One primary focus of our approach — at this time of urgency to achieve equity — is to enable more districts to utilize this needs assessment or Cultural Audit process. Thus, we now offer certification to regional educational organizations to assist their staff to conduct the needs assessment. The audit will report the priorities which will be different for each school district. Knowing what changes are needed and where to begin is the key to answering this question, “how do we make change happen?”
Q Why might school leaders fail to address educational inequity?
Our research demonstrates that most university or college educational leadership programs, teacher training or education undergraduate and graduate degree programs do not typically include educational equity in their curriculum. Some are now moving in this direction because of its educational urgency.
Further, there is fear, a reluctance to examine our own cultural beliefs and biases and how those beliefs impact the policies and practices of the schools and, ultimately, impact the experiences of students within the schools.
We have been invited to districts where the school board or key administrator are committed to moving forward but face a major barrier when just one or two leaders are unwilling to support the effort, despite the extremely low achievement scores and the growing number of students and families of color within and moving into the district. These leaders often claim lack of time, lack of resources, or lack of funding. They insist the district, “treats everyone the same.” In the terminology of educational equity, this statement is called being “colorblind.” Being colorblind does not address equity.
Q What are the role(s) of school and community leaders in developing educational equity for their districts?
Leaders within the school district — board members, administrators, principals, teacher and staff leaders — have the central role of creating a Vision for Educational Equity. School board members are policymakers. A school board with a strong commitment to equity uses an equity lens when approving policy decisions that affect the educational environment. These decisions include how students learn, how students are taught, how learning is measured, how teachers are supported with professional development, and how funds are allocated based on district priorities. Board members are responsible for moving equity from theory to practice. They also must dismantle any policies that support inequities.
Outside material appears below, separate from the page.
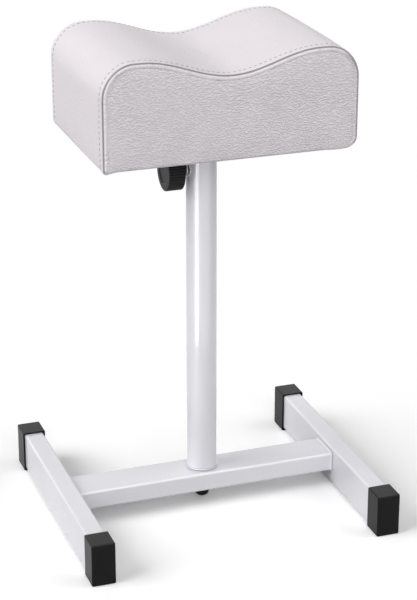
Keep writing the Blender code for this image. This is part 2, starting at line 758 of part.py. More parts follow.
POWDER_WHITE = finish("powder_coat_white", (0.74, 0.73, 0.77), 0.28)
CAP_BLACK = finish("cap_black", (0.018, 0.018, 0.019), 0.42)
KNOB_BLACK = finish("knob_black", (0.022, 0.022, 0.023), 0.38)
ZINC = finish("zinc_plate", (0.62, 0.63, 0.64), 0.32, 1.0)
CHROME = finish("chrome_tube", (0.72, 0.72, 0.73), 0.12, 1.0)
BRASS = finish("brass_tip", (0.72, 0.55, 0.24), 0.3, 1.0)
NYLON = finish("guide_nylon", (0.03, 0.03, 0.032), 0.5)
LEATHERETTE = finish("white_leatherette", (0.76, 0.73, 0.76), 0.5)
FOAM = finish("seat_foam", (0.82, 0.76, 0.55), 0.95)
PLYWOOD = finish("plywood", (0.55, 0.38, 0.22), 0.7)
DUST_CLOTH = finish("dust_cloth", (0.03, 0.03, 0.03), 0.95)

swivel_axis = axis_empty("swivel_axis", (0.0, 0.0, 0.0))
clamp_axis = axis_empty("clamp_axis", (0.0, 0.0, clamp_z), (0.0, -math.pi / 2, 0.0))
knob_axis = axis_empty("knob_axis", (0.0, 0.0, 0.0))
knob_axis.parent = clamp_axis

build_side_bars()
build_crossbar()
build_foot_caps()
build_column()
build_column_fixing()
build_clamp()
build_inner_column()
build_plate_screws()
build_board()
build_cushion()
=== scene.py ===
"""The looks of a pedicure footrest: an H-shaped steel base, a telescopic column with a clamp, and a sewn cushion."""

import math
from functools import cache

import bmesh
import bpy
import numpy as np
from bpy.props import FloatProperty, FloatVectorProperty, PointerProperty
from mathutils import Matrix, Vector


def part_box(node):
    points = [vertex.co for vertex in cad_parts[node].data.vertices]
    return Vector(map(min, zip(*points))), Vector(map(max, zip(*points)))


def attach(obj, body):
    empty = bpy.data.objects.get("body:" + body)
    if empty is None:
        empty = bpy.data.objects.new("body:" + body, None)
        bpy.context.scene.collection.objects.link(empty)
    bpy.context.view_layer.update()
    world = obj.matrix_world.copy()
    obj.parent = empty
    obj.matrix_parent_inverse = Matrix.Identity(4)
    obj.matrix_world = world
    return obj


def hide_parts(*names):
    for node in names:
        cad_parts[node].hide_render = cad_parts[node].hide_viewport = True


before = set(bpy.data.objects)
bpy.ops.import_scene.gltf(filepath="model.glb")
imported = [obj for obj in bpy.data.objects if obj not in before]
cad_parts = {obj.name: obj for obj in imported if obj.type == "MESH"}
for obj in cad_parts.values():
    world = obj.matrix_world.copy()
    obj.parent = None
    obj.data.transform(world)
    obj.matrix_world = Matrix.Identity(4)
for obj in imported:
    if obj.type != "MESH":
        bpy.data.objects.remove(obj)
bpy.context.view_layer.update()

bl_info = {
    "name": "Pedicure footrest",
    "version": (1, 0, 0),
    "blender": (4, 5, 0),
    "location": "3D View > Sidebar > Footrest",
    "description": "Builds a pedicure footrest with a sewn cushion on a telescopic column",
    "category": "Object",
}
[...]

Equally important are the actions and behaviors of the leaders. Their role is to model inclusive and culturally responsive behaviors in day-to-day activities. What happens in staff meetings, teacher interactions, supervision training, professional development, mentoring, student disciplinary proceedings, and parent meetings is indicative of the school environment. Regardless of what’s written, behaviors are what create the reality of educational equity.
As elected community leaders, it’s the board of education, along with the superintendent, who bear the fundamental and decisive responsibility for a district’s culture. Budgetary and policy decisions impacting staffing, policy rollouts, resources needed, school activities, and facilities are within their jurisdiction. How board members work together in making these critical decisions is the mirror of the district’s environment and can determine its direction.
School board members must know the demographics of the district — staff, students, and community demographic data. Data can help school board members discuss and ask questions about achievement patterns, which student groups participate in various programs, the make-up of classes, who is in special education, graduation rates, and discipline data in order to identify trends that run through a school district and community.
Board members can be a conduit to all of the community — or communities — within the boundaries of the district. In that regard, board members and the superintendent identify resources that can further the aims of enriching educational equity, including tapping diverse cultural organizations to enrich learning opportunities. Building bridges to the entire community is an important role for the board of education.
Q What is the process or timeline for creating an inclusive, culturally responsive and equitable school environment?
The cultural change required to create an environment of educational equity is often outside the comfort zone of some school leaders and stakeholders. In some instances, we have seen great resistance to cultural change by some leaders, which has created divisiveness and negativity at all levels: staff, students, and parents. Consequently, leaders, board members and staff alike, need to be prepared for the impacts of the change process prior to embarking on the journey.
If we may be bold, the new IASB workshop, entitled “Equity: An Educational Imperative,” will be facilitated at minimal cost by IASB staff we have certified. This experience will greatly help school leaders become “comfortable with the discomfort” of cultural change.
Educational equity is not the quick fix of a workshop or training event. It’s a journey. Such training events, however, can pave the way to understand the need for cultural change. A needs assessment or Cultural Audit can be conducted in as little as one or two weeks followed by the writing of the Report and Recommendations and the review with the superintendent. Key to an effective change process is that the actions chosen are integrated within existing processes, especially the district’s existing strategic plan or one to be developed.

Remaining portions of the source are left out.